A good dive buddy, Eladio, checking his Aquatica housing for video perfection.

Cruising along a wall on dive two, I glance up to see a huge sea turtle swimming very hard and she looked upset. I’ve never seen a sea turtle so angry-looking. And she was flying…never seen one go so fast. What in the world could have scared that turtle? I wonder. A few moments later a guy that had been aggressively swimming after everything that moved came behind the turtle. No excuse for that kind of harassment. Why is it that some humans think because they have two legs and a camera they can behave atrociously toward wildlife? (The remaining comments about his behavior are safely recorded in my journal and not printable).

Never found out which diver this is but she was crushing soft coral without concern...grrr.
Never found out who this is but she is crushing soft coral without concern.

On an earlier dive today I photographed a woman laying on soft coral seemingly without a care as she attempted to photograph some poor creature. I’ll finish my mini-rant with this: If you can’t control your buoyancy, leave the camera on the boat until you can hover without squishing soft coral and the homes of other creatures…or the creatures themselves. Hone your dive skills so you don’t kill more than you photograph. And if you think it’s okay to pull, tug, chase or otherwise harass marine creatures…it’s NOT! But don’t listen to me….one day, when one takes a bite out of your hand or your neck or your leg, please don’t whine or complain.

Me and the Sea...the Sea of Cortez
Me and the Sea…the Sea of Cortez…before releasing my inner Kraken.

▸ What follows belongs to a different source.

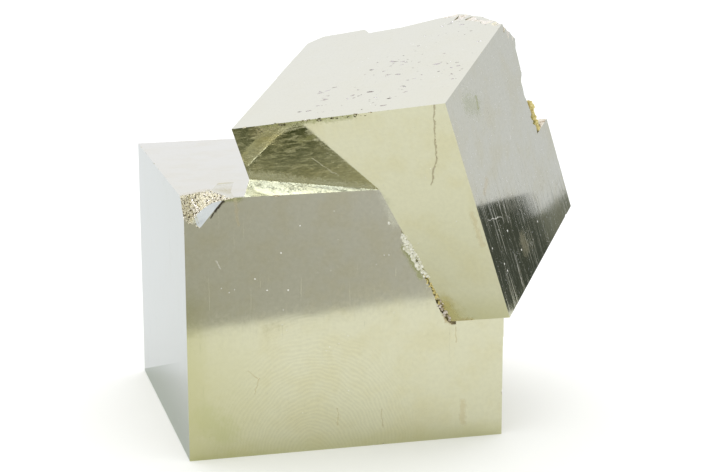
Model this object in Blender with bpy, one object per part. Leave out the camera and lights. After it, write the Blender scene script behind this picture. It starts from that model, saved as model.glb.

My main concern about coming on this trip was it was advertised as an underwater photography trip. Photographers who take their craft underwater can be notoriously destructive and aggressive. I saw those behaviors but I also saw very caring, loving individuals who have total respect for ocean life and have good dive skills as well. Never, ever should ‘getting a shot’ outweigh decent and respectful underwater behavior. I am generally a very peace-loving, laid-back person but don’t mess with sea life because you will awaken my Inner Kraken.